- **Required work**
Pull out every line below that contains the word "names".
>> Begin
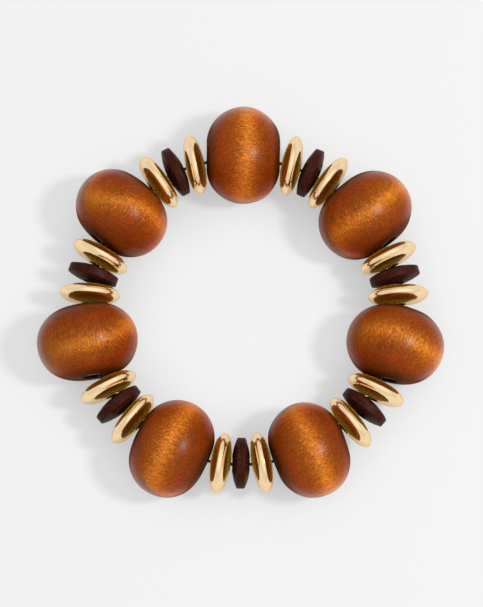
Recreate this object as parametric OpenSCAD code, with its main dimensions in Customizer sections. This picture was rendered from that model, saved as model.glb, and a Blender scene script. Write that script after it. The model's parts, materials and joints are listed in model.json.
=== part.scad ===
// Beaded stretch bracelet lying flat: seven large oblate wooden beads, and between
// each pair of them a gold disc, a dark wooden disc and a gold disc, on a thin elastic.
// Right-handed, millimetres, Z up. The origin is at the middle of the bracelet's
// bounding box, on the surface that the large beads rest on.

/* [String] */
// Radius of the ring through the middles of the large beads
wood_ring_r = 40.1; // [35:0.1:60]
// Radius of the ring through the middles of the discs
disc_ring_r = 39.6; // [35:0.1:60]
// Height of the middles of the discs, which hang on the elastic
disc_z = 11.8; // [10:0.1:13]
// Direction of the first large bead, counter-clockwise from +X
first_angle = 89.5; // [0:0.5:360]
// Angle between neighbouring discs in one gap
disc_step = 7.5; // [7:0.1:9]

/* [Large wooden beads] */
// Diameter of an average bead, across its bore
wood_d = 25; // [20:0.1:28]
// Length of an average bead, along its bore
wood_len = 19; // [15:0.1:21]
// Diameter of the bore
wood_bore_d = 5; // [3:0.1:6]
// Depth by which each end is cut flat
wood_end_cut = 0.05; // [0.02:0.01:0.5]
// Width of the chamfer at each mouth of the bore
wood_chamfer = 0.3; // [0.1:0.1:0.6]

/* [Gold discs] */
// Outer diameter
gold_d = 15.5; // [12:0.1:18]
// Thickness in the middle of an average one
gold_thick = 5; // [3:0.1:6]
// Radius of the rounded rim
gold_rim_r = 1; // [0.5:0.1:1.5]
// Radius of the flank between the rim and the face
gold_flank_r = 4; // [3:0.1:6]
// Angle from the disc's axis at which the rim and the flank meet
gold_join = 50; // [40:1:70]

/* [Dark wooden discs] */
// Outer diameter
dark_d = 12.9; // [10:0.1:15]
// Thickness in the middle of an average one
dark_thick = 4.6; // [3:0.1:6]
// Width of the straight rim
dark_rim = 2; // [1:0.1:3]

/* [Elastic] */
// Diameter of the elastic
elastic_d = 0.8; // [0.5:0.1:1.2]
// Radius of the loop that it runs in
elastic_ring_r = 39.6; // [35:0.1:60]
// Height of the loop
elastic_z = 12.2; // [11:0.1:13]
// How far the loop lies behind the middle of the ring of beads
elastic_back = -0.2; // [-0.5:0.1:0.5]
// Diameter of the bore of every disc
disc_bore_d = 3.6; // [2:0.1:4]

/* [Hidden] */
// Columns of the tables: distance along the string, distance outward and turn in plan,
// each from the regular place, counter-clockwise, then each table's own last columns.
ALONG = 0;
OUT = 1;
TURN = 2;
LEAN = 3;
THICKER = 4;
WIDER = 3;
LONGER = 4;

// Large beads, counter-clockwise from the first: WIDER and LONGER than the average bead.
WOOD = [
    [-0.2,  0.1,  0,  0.0, -0.2],
    [-0.1, -0.5,  0, -0.1, -0.6],
    [-0.2, -0.1, -3,  0.8, -0.6],
    [ 0.1, -0.2,  0,  0.4, -0.2],
    [ 0.2, -0.1, -4, -0.4, -0.4],
    [ 0.3,  0.1,  0,  0.0, -0.1],
    [-0.3,  0.0,  0,  0.2, -0.3],
];
// Discs after each large bead, three to a row: gold, dark, gold. LEAN lifts the end of the
// axis that points counter-clockwise, and THICKER is set against the average disc.
DISCS = [
    [[-0.25,  0.0, -6, -3,  0.0], [ -0.1,  0.1,  1,  0,  0.1], [-0.15, -0.1,  3,  0,  0.0]],
    [[-0.15, -1.0, -8,  0,  0.0], [ -0.2, -0.7, -5,  0, -0.2], [-0.15, -0.7,  2,  0,  0.0]],
    [[  0.0, -0.4, -4,  0,  0.0], [  0.0, -0.1,  1,  0,  0.0], [  0.0, -0.3,  5,  1,  0.0]],
    [[ 0.35,  0.1, -2,  2,  0.1], [  0.3, -0.2, -1,  0,  0.1], [  0.4,  0.0,  3,  0,  0.1]],
    [[ 0.25,  0.5, -5,  0,  0.1], [ 0.25,  0.5, -1,  0,  0.1], [  0.3,  0.4,  5,  0,  0.1]],
    [[ 0.35,  0.7, -1,  0, -0.1], [  0.1,  0.6,  3,  0, -0.1], [ -0.1,  0.4,  6,  0,  0.0]],
    [[ -0.2,  0.3, -2,  0,  0.1], [ -0.2,  0.3,  2,  0,  0.1], [-0.15,  0.1,  7,  0,  0.1]],
];
DISCS_IN_GAP = 3;
GAPS = len(WOOD);
STEP = 360 / GAPS;
RADIAN = 180 / PI;
ROUND = 96;

// A large bead is a circle swept round its bore: the circle's radius, and how far its
// middle is from the bore's axis.
function wood_size(i) = wood_d + WOOD[i][WIDER];
function wood_sweep_r(i) = (wood_len + WOOD[i][LONGER]) / 2 + wood_end_cut;
function wood_sweep_off(i) = wood_size(i) / 2 - wood_sweep_r(i);

// Where a bead sits on a ring of radius r, and which way its bore points in plan.
function station(angle, row, r) = angle + row[ALONG] / r * RADIAN;
function middle(angle, row, r, z) = let (a = station(angle, row, r), far = r + row[OUT])
    [far * cos(a), far * sin(a), z];
function heading(angle, row, r) = station(angle, row, r) + 90 + row[TURN];

function wood_angle(i) = first_angle + i * STEP;
function wood_middle(i) = middle(wood_angle(i), WOOD[i], wood_ring_r, wood_size(i) / 2);
function wood_heading(i) = heading(wood_angle(i), WOOD[i], wood_ring_r);
function disc_angle(gap, k) = first_angle + (gap + 0.5) * STEP + (k - 1) * disc_step;

// How far large bead i reaches from the ring's middle in the direction of angle a. The
// large beads reach past the discs all round, so they alone make the bounding box.
function reach(i, a) = let (m = wood_middle(i))
    m[0] * cos(a) + m[1] * sin(a) + wood_sweep_r(i)
    + wood_sweep_off(i) * abs(sin(wood_heading(i) - a));
function farthest(a) = max([for (i = [0 : GAPS - 1]) reach(i, a)]);
BOX_MIDDLE = [(farthest(0) - farthest(180)) / 2, (farthest(90) - farthest(270)) / 2, 0];

// Gold disc: rim, flank and face are arcs that run into each other. Each arc's middle is
// given by its distance from the axis and, for the upper half, its height.
gold_rim_x = gold_d / 2 - gold_rim_r;
gold_join_x = gold_rim_x + gold_rim_r * sin(gold_join);
gold_flank_x = gold_rim_x - (gold_flank_r - gold_rim_r) * sin(gold_join);
gold_flank_z = -(gold_flank_r - gold_rim_r) * cos(gold_join);

// Radius of an arc that rises by h over the half width x.
function dome_r(x, h) = (x ^ 2 + h ^ 2) / (2 * h);

// Turns a bead whose bore is along Z so that the bore follows the string, and puts it there.
module strung(place, direction, lean = 0) {
    translate(place - BOX_MIDDLE) rotate([0, 90 - lean, direction]) children();
}

// The half-plane outside a bore, cut off past the ends at height half.
module outside_bore(bore_d, half, reach_r) {
    translate([bore_d / 2, -half]) square([reach_r, 2 * half]);
}

// Two equal discs that cross: a lens with its middle on the axis at distance x.
module lens(x, z, r) {
    intersection() {
        translate([x, z]) circle(r = r, $fn = ROUND);
        translate([x, -z]) circle(r = r, $fn = ROUND);
    }
}

module wood_profile(i) {
    sweep_r = wood_sweep_r(i);
    off = wood_sweep_off(i);
    half = sweep_r - wood_end_cut;
    mouth = wood_bore_d / 2 + wood_chamfer;
    difference() {
        intersection() {
            union() {
                translate([off, 0]) circle(r = sweep_r, $fn = ROUND);
                translate([0, -half]) square([off, 2 * half]);
            }
            outside_bore(wood_bore_d, half, wood_d);
        }
        for (side = [-1, 1])
            polygon([[0, side * half], [mouth, side * half], [0, side * (half - mouth)]]);
    }
}

module wood_bead(i) {
    color("chocolate")
        strung(wood_middle(i), wood_heading(i))
        rotate_extrude($fn = ROUND) wood_profile(i);
}

module gold_profile(thick) {
    rise = thick / 2 - gold_flank_z;
    face_r = (gold_flank_x ^ 2 + rise ^ 2 - gold_flank_r ^ 2) / (2 * (rise - gold_flank_r));
    face_end = gold_flank_x * face_r / (face_r - gold_flank_r);
    intersection() {
        lens(0, thick / 2 - face_r, face_r);
        outside_bore(disc_bore_d, thick, gold_d);
        union() {
            translate([gold_rim_x, 0]) circle(r = gold_rim_r, $fn = ROUND);
            intersection() {
                lens(gold_flank_x, gold_flank_z, gold_flank_r);
                outside_bore(0, thick, gold_join_x);
            }
            outside_bore(0, thick, face_end);
        }
    }
}

// Dark disc: a straight rim between two domes.
module dark_profile(thick) {
    face_r = dome_r(dark_d / 2, (thick - dark_rim) / 2);
    intersection() {
        lens(0, thick / 2 - face_r, face_r);
        outside_bore(disc_bore_d, thick, (dark_d - disc_bore_d) / 2);
    }
}

// Disc k of a gap: the middle one is dark, the two beside it are gold.
module on_string(gap, k) {
    row = DISCS[gap][k];
    angle = disc_angle(gap, k);
    strung(middle(angle, row, disc_ring_r, disc_z), heading(angle, row, disc_ring_r), row[LEAN])
        rotate_extrude($fn = ROUND) children();
}

module gold_disc(number) {
    gap = floor(number / 2);
    k = (DISCS_IN_GAP - 1) * (number % 2);
    color("gold") on_string(gap, k) gold_profile(gold_thick + DISCS[gap][k][THICKER]);
}

module dark_disc(gap) {
    color("saddlebrown") on_string(gap, 1) dark_profile(dark_thick + DISCS[gap][1][THICKER]);
}

module elastic_cord() {
    color("black")
        translate([0, elastic_back, elastic_z] - BOX_MIDDLE)
        rotate_extrude($fn = ROUND) translate([elastic_ring_r, 0]) circle(d = elastic_d, $fn = ROUND);
}

wood_bead(0);  // wood_bead_1
wood_bead(1);  // wood_bead_2
wood_bead(2);  // wood_bead_3
wood_bead(3);  // wood_bead_4
wood_bead(4);  // wood_bead_5
wood_bead(5);  // wood_bead_6
wood_bead(6);  // wood_bead_7
gold_disc(0);  // gold_disc_1
gold_disc(1);  // gold_disc_2
gold_disc(2);  // gold_disc_3
gold_disc(3);  // gold_disc_4
gold_disc(4);  // gold_disc_5
gold_disc(5);  // gold_disc_6
gold_disc(6);  // gold_disc_7
gold_disc(7);  // gold_disc_8
gold_disc(8);  // gold_disc_9
gold_disc(9);  // gold_disc_10
gold_disc(10);  // gold_disc_11
gold_disc(11);  // gold_disc_12
gold_disc(12);  // gold_disc_13
gold_disc(13);  // gold_disc_14
dark_disc(0);  // dark_disc_1
dark_disc(1);  // dark_disc_2
dark_disc(2);  // dark_disc_3
dark_disc(3);  // dark_disc_4
dark_disc(4);  // dark_disc_5
dark_disc(5);  // dark_disc_6
dark_disc(6);  // dark_disc_7
elastic_cord();
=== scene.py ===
"""Looks of a beaded stretch bracelet that lies flat on a pale table, seen from 80 degrees above it.

The large wooden beads, the gold discs and the dark wooden discs are turned anew round the bores of
their CAD nodes, and replace them. The elastic keeps its CAD node and gets a finer material.
"""
import json
import math

import bpy
import numpy as np
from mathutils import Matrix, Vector

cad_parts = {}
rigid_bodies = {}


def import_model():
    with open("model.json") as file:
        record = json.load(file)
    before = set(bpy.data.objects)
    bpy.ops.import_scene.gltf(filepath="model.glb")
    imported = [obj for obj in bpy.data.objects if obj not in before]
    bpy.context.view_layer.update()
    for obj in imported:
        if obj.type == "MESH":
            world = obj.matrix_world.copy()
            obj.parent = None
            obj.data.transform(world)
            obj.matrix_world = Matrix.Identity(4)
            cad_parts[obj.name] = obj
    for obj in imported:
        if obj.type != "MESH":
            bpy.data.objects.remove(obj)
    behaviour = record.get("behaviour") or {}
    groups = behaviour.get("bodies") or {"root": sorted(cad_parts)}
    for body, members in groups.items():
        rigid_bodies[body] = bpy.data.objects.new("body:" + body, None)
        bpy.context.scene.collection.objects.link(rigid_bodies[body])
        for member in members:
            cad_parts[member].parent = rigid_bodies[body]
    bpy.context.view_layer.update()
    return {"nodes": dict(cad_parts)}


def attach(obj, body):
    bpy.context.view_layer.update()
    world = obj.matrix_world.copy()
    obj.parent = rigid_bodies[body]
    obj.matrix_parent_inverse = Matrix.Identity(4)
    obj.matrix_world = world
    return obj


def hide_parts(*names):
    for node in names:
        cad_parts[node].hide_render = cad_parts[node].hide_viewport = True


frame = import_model()

MM = 0.001
SEED = 7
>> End
- **Completed task**
def hide_parts(*names):
    for node in names:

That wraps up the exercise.